When looking for the symbolism of the crane I found this:

Today this practice of folding 1,000 cranes represents a form of healing and hope during challenging times. After the events of September 11, as a gesture of support and healing, thousands of cranes were folded and linked together in chains and sent to fire and police stations, museums, and churches throughout New York City. 

Traditionally, flocks of 1,000 cranes are offered at shrines or temples with prayer, based on the belief that the effort to fold such a large number will surely be rewarded. Chains are often given to someone suffering from illness, as a prayer for their recovery, as a wish for happiness, and as an expression of sympathy and peace.  

A prayer often spoken over time by mothers seeking the protection of cranes has been: 
            “O flock of heavenly cranes - cover my child with your wings.”

Suddenly those cranes on the train today had a whole new meaning. I am left wondering if someone out there is folding 1000 cranes and leaving them in random places as a gesture of hope and healing after the loss we all suffered on December 14th. 

I certainly hope that's why they were there. And I'm so glad I found them at my seat today.

I made it downtown, hopped off the train and ran to the Museum (literally - it was part of my workout today). I went inside and handed my Groupon receipt to the lady at the ticket booth, along with two Acts of Kindness cards. I told her I was doing a random act of kindness and would like her to give the cards and the tickets to the next two people who came in behind me. She was confused. I told her again: just give my two tickets to the people in back of me along with those cards. She asked what it was all about. I told her I was doing 26 Act of Kindness in honor of the Sandy Hook victims and today's was for Mrs. Murphy who was a patron of the arts and I thought she would appreciate this. She still looked puzzled as I walked away. Perhaps I should have just asked for the tickets myself and handed them to the people who, by that time, were directly in back of me - a man in full cycling gear (yes, only in Portland will you find someone walking into an art museum decked out in exercise gear), and a mother with her toddler son. 

I hope that the ticket lady fully comprehended what I was doing and that the tickets made it to these individuals.
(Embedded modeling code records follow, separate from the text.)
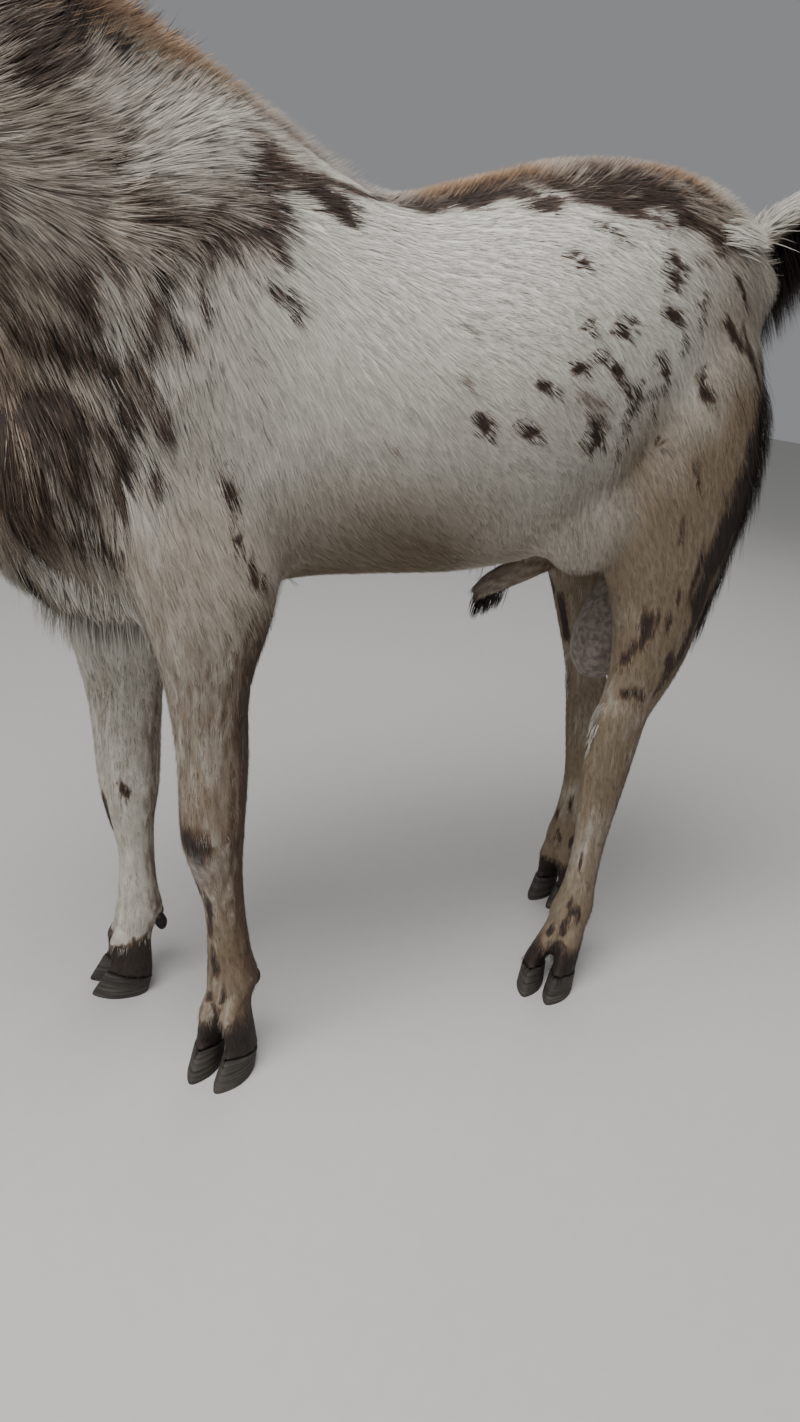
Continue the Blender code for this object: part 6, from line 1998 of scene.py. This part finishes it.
class GOAT_OT_claws(bpy.types.Operator):
    """Eight horn claws on the floor and eight dewclaws behind the fetlocks"""

    bl_idname = "goat.claws"
    bl_label = "Claws"

    def execute(self, context):
        for foot in FEET:
            for hand, label in ((1, "a"), (-1, "b")):
                self.claw(foot, hand, f"claw_{foot}_{label}")
                self.dewclaw(foot, f"dewclaw_{foot}_{label}")
        return {"FINISHED"}

    def claw(self, foot, hand, node):
        """One claw: a wall with growth ridges, closed by its sole."""
        rings = []
        for k in range(15):
            share = k / 14
            ridge = 1 + 0.003 * math.sin(share * 26) - 0.03 * max(0.08 - share, 0) / 0.08
            rings.append(claw_ring(foot, hand, share, 32, ridge))
        self.finish(rings, node, "cloven_hoof_horn")

    def dewclaw(self, foot, node):
        """One small blunt knob."""
        low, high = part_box(node)
        centre = (low + high) / 2 - Vector((BODY_SHIFT, 0, 0))
        ahead, side = foot_ways(FEET[foot][2])
        rings = []
        for k in range(9):
            share = k / 8
            radius = 0.0068 * math.sin(math.pi * (0.12 + 0.80 * share)) ** 0.6
            at = centre + Vector((0, 0, 0.010 - 0.019 * share)) + ahead * (0.004 - 0.003 * share)
            rings.append(oval(at, ahead * radius, side * radius * 0.85, side * -radius * 0.85, 16))
        self.finish(rings, node, "dewclaw_horn")

    def finish(self, rings, node, material):
        """Bridge the rings, and put the piece in the node's place."""
        bm = bmesh.new()
        loft(bm, rings)
        bmesh.ops.recalc_face_normals(bm, faces=bm.faces)
        add_hard_piece(bm, f"{node}_horn", "hoof_horn", material, node, math.radians(50))


class GOAT_PT_panel(bpy.types.Panel):
    """The steps that build the goat, and their settings"""

    bl_idname = "GOAT_PT_panel"
    bl_label = "Makhi cheeni goat"
    bl_space_type = "VIEW_3D"
    bl_region_type = "UI"
    bl_category = "Goat"

    def draw(self, context):
        for operator in OPERATORS:
            self.layout.operator(operator.bl_idname)
        for settings, group in SETTINGS.items():
            box = self.layout.box()
            for name in group.__annotations__:
                box.prop(getattr(context.scene, settings), name)


SETTINGS = {"goat_body": GoatBodySettings, "goat_coat": GoatCoatSettings, "goat_stage": GoatStageSettings}
OPERATORS = (GOAT_OT_stage, GOAT_OT_skin, GOAT_OT_eyes, GOAT_OT_horns, GOAT_OT_claws, GOAT_OT_coat,
             GOAT_OT_long_hair)


def register():
    """Register the settings, the operators and the panel."""
    for name, group in SETTINGS.items():
        bpy.utils.register_class(group)
        setattr(bpy.types.Scene, name, bpy.props.PointerProperty(type=group))
    for made in (*OPERATORS, GOAT_PT_panel):
        bpy.utils.register_class(made)


def unregister():
    """Take them all away again."""
    for made in (GOAT_PT_panel, *reversed(OPERATORS)):
        bpy.utils.unregister_class(made)
    for name, group in reversed(SETTINGS.items()):
        delattr(bpy.types.Scene, name)
        bpy.utils.unregister_class(group)


def main():
    """Build every piece in order."""
    register()
    bpy.ops.goat.stage()
    bpy.ops.goat.skin()
    bpy.ops.goat.eyes()
    bpy.ops.goat.horns()
    bpy.ops.goat.claws()
    bpy.ops.goat.coat()
    bpy.ops.goat.long_hair()


if __name__ == "__main__":
    main()
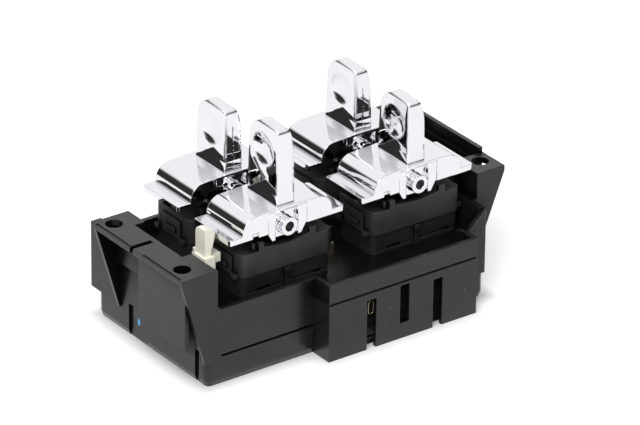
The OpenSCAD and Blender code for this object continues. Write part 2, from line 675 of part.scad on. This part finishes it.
module lever(side, row, extra) {
  hl = flange_l / 2;
  hw = lever_w / 2;
  in_w = hw - shell;
  panel_in = cheek_out + seat;
  window = 4.2;
  window_depth = 1.8;
  notch_x = [-12.8, -10.6];
  color(chrome) placed() at_lever(side, row) difference() {
    union() {
      difference() {
        union() {
          translate([0, hw, 0]) rotate([90, 0, 0]) linear_extrude(lever_w) hump_outline(0);
          rounded_plate([-hl, -hw, flange_under], [hl, hw, flange_z], 0.8);
          // skirts at the ends of the pivot
          for (f = [-1, 1]) upright(f > 0 ? in_w : -hw, shell,
            [[-5.4, skirt_z], [5.4, skirt_z], [7.1, flange_under + e], [-7.1, flange_under + e]]);
          tab(extra);
        }
        // hollow under the hump
        translate([0, in_w, 0]) rotate([90, 0, 0]) linear_extrude(2 * in_w) hump_outline(shell);
        block([-hump_l / 2 + shell, -in_w, skirt_z - 1], [hump_l / 2 - shell, in_w, flange_under + 1.6]);
      }
      // thicker wall behind each window
      for (f = [-1, 1]) translate([0, f * (hw + panel_in) / 2, (skirt_z + hump_top - shell) / 2])
        cube([2 * window + 2.4, hw - panel_in - 0.2, hump_top - shell - skirt_z], center = true);
    }
    for (f = [-1, 1]) {
      // window over the pivot boss, open at the skirt
      block([-window, f * hw - window_depth, skirt_z - 1], [window, f * hw + window_depth, hump_top - 1.4]);
      // shallow step under the crown
      block([-7, f * hw - 0.3, skirt_z - 1], [7.4, f * hw + 0.3, hump_top - 0.9]);
      // notch in the edge of the flange
      block([notch_x[0], f * hw - 1.1, flange_under - 1], [notch_x[1], f * hw + 1.1, flange_z - 0.2]);
    }
    translate([0, -lever_w, pivot_z]) rotate([-90, 0, 0]) cylinder(d = pin_d + 2 * pin_gap, h = 2 * lever_w);
  }
  // pivot bosses, proud of the end panels, each with a web to the corner of its window
  color(chrome) placed() at_lever(side, row) difference() {
    for (f = [-1, 1]) {
      translate([0, f * (hw + boss_reach + panel_in) / 2, pivot_z]) rotate([90, 0, 0])
        cylinder(r = boss_r, h = hw + boss_reach - panel_in, center = true);
      translate([0, f * (hw + panel_in) / 2, pivot_z]) rotate([0, -135, 0])
        translate([boss_r + 0.4, 0, 0]) cube([4.6, hw - panel_in - 0.2, 1], center = true);
    }
    translate([0, -lever_w, pivot_z]) rotate([-90, 0, 0]) cylinder(d = pin_d + 2 * pin_gap, h = 2 * lever_w);
  }
  // finger that drives the slider
  color(chrome) placed() at_lever(side, row) difference() {
    union() {
      block([-finger_t / 2, -finger_w / 2, ball_z], [finger_t / 2, finger_w / 2, hump_top - shell + 0.2]);
      translate([0, -finger_w / 2, ball_z]) rotate([-90, 0, 0]) cylinder(r = ball_r, h = finger_w);
      translate([0, -finger_w / 2, pivot_z]) rotate([-90, 0, 0]) cylinder(r = 3, h = finger_w);
    }
    translate([0, -lever_w, pivot_z]) rotate([-90, 0, 0]) cylinder(d = pin_d + 2 * pin_gap, h = 2 * lever_w);
  }
}

module lever_front_left() { lever(-1, -1, tall_extra); }
module lever_rear_left() { lever(-1, 1, 0); }
module lever_front_right() { lever(1, -1, 0); }
module lever_rear_right() { lever(1, 1, 0); }

housing();
bottom_cover();
connector_shroud();
connector_pins();
circuit_board();
lamp_holder();
contact_clips();
cover_screws();
lever_front_left();
lever_rear_left();
lever_front_right();
lever_rear_right();
case(-1, -1);  // case_front_left
case(-1, 1);  // case_rear_left
case(1, -1);  // case_front_right
case(1, 1);  // case_rear_right
base(-1, -1);  // base_front_left
base(-1, 1);  // base_rear_left
base(1, -1);  // base_front_right
base(1, 1);  // base_rear_right
pivot_pin(-1, -1);  // pivot_pin_front_left
pivot_pin(-1, 1);  // pivot_pin_rear_left
pivot_pin(1, -1);  // pivot_pin_front_right
pivot_pin(1, 1);  // pivot_pin_rear_right
slider(-1, -1);  // slider_front_left
slider(-1, 1);  // slider_rear_left
slider(1, -1);  // slider_front_right
slider(1, 1);  // slider_rear_right
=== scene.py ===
import math

import bmesh
import bpy
from mathutils import Matrix, Vector


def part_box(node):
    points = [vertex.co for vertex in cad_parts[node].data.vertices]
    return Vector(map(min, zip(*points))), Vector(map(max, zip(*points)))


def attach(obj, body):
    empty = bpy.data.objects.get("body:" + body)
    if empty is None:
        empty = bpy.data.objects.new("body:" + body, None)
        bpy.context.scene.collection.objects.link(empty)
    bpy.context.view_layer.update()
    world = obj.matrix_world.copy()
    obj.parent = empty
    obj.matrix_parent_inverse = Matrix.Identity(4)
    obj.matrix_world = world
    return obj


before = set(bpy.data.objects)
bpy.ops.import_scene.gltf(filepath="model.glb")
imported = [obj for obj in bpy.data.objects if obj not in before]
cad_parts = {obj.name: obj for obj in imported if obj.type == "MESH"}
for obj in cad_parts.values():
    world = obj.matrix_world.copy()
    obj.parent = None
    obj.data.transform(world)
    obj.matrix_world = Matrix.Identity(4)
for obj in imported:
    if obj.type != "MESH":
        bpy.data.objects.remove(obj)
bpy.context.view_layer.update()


# ---- housing --------------------------------------------------------------------------
# The upper moulding: tray, screw ears, gussets and lip, in one shot of gloss black nylon.
# It keeps a faint grain and a little workshop dust. Painted highlights lighten its edges and
# painted shade darkens its pockets.
MM = 0.001


class Paint:
    """Wraps one shader socket: sums written on it add Math nodes, and node() adds any other."""

    def __init__(self, tree, socket):
        self.tree = tree
        self.socket = socket

    def node(self, kind, settings=None, inputs=None, output=0):
        new = self.tree.nodes.new(kind)
        for key, value in (settings or {}).items():
            setattr(new, key, value)
        for key, value in (inputs or {}).items():
            if isinstance(value, Paint):
                self.tree.links.new(value.socket, new.inputs[key])
            else:
                new.inputs[key].default_value = value
        return Paint(self.tree, new.outputs[output])

    def math(self, operation, a, b):
        return self.node("ShaderNodeMath", {"operation": operation}, {0: a, 1: b})

    def vector(self, operation, a, b=(0, 0, 0), output=0):
        return self.node("ShaderNodeVectorMath", {"operation": operation}, {0: a, 1: b}, output)

    def __add__(self, other):
        return self.math("ADD", self, other)

    def __radd__(self, other):
        return self.math("ADD", other, self)

    def __sub__(self, other):
        return self.math("SUBTRACT", self, other)

    def __rsub__(self, other):
        return self.math("SUBTRACT", other, self)

    def __mul__(self, other):
        return self.math("MULTIPLY", self, other)

    def __rmul__(self, other):
        return self.math("MULTIPLY", other, self)

    def __abs__(self):
        return self.math("ABSOLUTE", self, 0)

    def axis(self, letter):
        return self.node("ShaderNodeSeparateXYZ", {}, {0: self}, letter)

    def noise(self, grain_mm, detail=2.0):
        """Cloudy pattern whose lumps are about grain_mm across."""
        return self.node("ShaderNodeTexNoise", {},
                         {"Vector": self, "Scale": 1 / (grain_mm * MM), "Detail": detail})

    def blend(self, dark, light):
        """Colour that runs from dark to light as this value runs from 0 to 1."""
        if not isinstance(dark, Paint):
            dark = (*dark, 1)
        return self.node("ShaderNodeMix", {"data_type": "RGBA"},
                         {0: self, 6: dark, 7: (*light, 1)}, 2)

    def between(self, low, high):
        """0 below low, 1 above high, and a straight slope in the middle."""
        return self.node("ShaderNodeMapRange", {}, {"Value": self, 1: low, 2: high})

    def bump(self, height_mm, **inputs):
        """The normal of a surface that this value raises by height_mm."""
        return self.node("ShaderNodeBump", {},
                         {"Strength": 1.0, "Distance": height_mm * MM, "Height": self, **inputs})


def new_finish(name):
    """A new material, its shader, and the object's own coordinates to paint it with."""
    material = bpy.data.materials.new(name)
    material.use_nodes = True
    tree = material.node_tree
    shader = tree.nodes["Principled BSDF"]
    place = Paint(tree, tree.nodes.new("ShaderNodeTexCoord").outputs["Object"])
    return material, shader, place


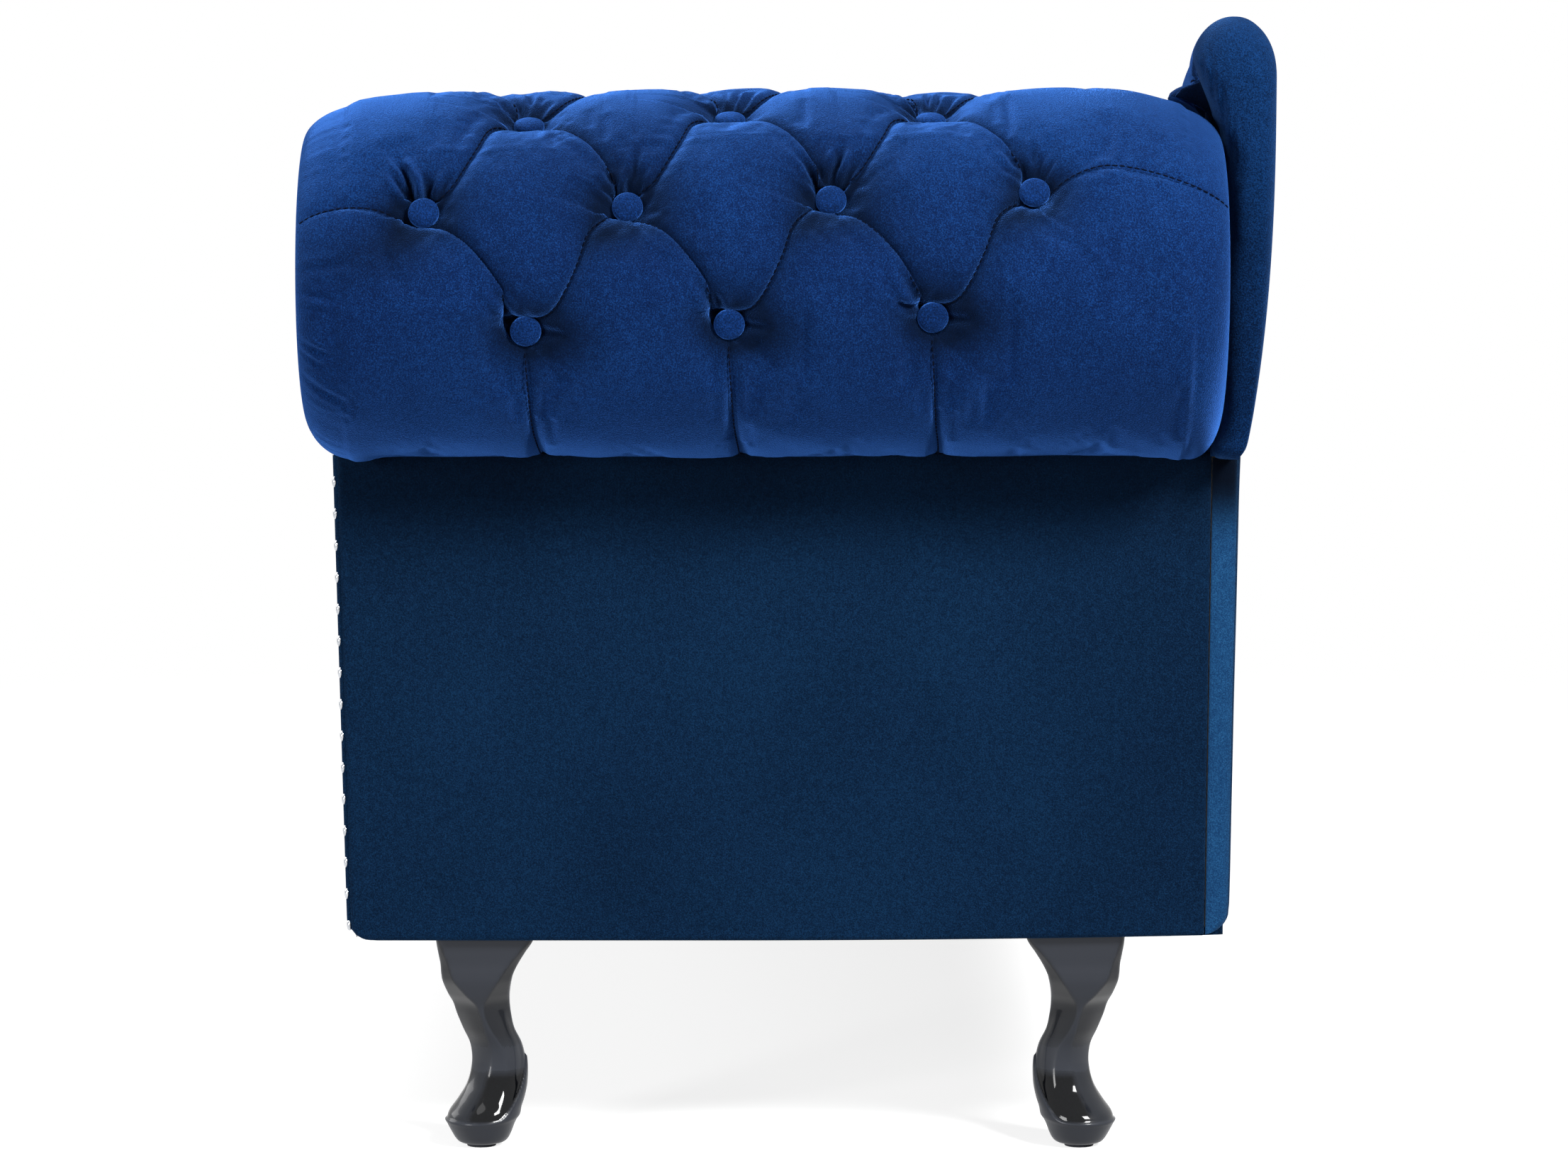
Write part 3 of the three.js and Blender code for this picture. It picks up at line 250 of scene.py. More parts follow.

And I hope that they appreciated the gesture in honor of a true hero.

Thank you, Annie.

"Although the world is full of suffering, it is also full of the overcoming of it." - Helen Keller

1 comment:

  1. Another lovely and thoughtful Act of Kindness in memory of Anne Marie Murphy/"Annie" ... and appropriately educational about the meaning of Cranes. My church had a minister a few years ago and she is a native of Japan. I remember learning of cranes at some point but it wonderful to be reminded. I don't know if the ticket lady understood your act but the people who received them and your cards certainly will.

    Mrs. Murphy's hometown where her parents still live and where her funeral was held is about 15 minutes away from where I live. I know from a friend who lives in the same town that residents stood along the funeral procession to honor her from the church to the cemetery ...most of them did not know Mrs. Murphy personally.

    Also -- I was a student with special needs/physical disabilities way back in 1972 when I started Kindergarten. For two years I had 2 special women as aides in the classroom. I know what this kind of relationship means to the student. Stories shared by Dylan Hockley's family have shared how Dylan loved Mrs. Murphy and would point to her picture every day on the refrigerator. The image of Mrs. Murphy cradling Dylan and other children is both heart-breaking but also inspiring. Dylan and the children were cradled in love.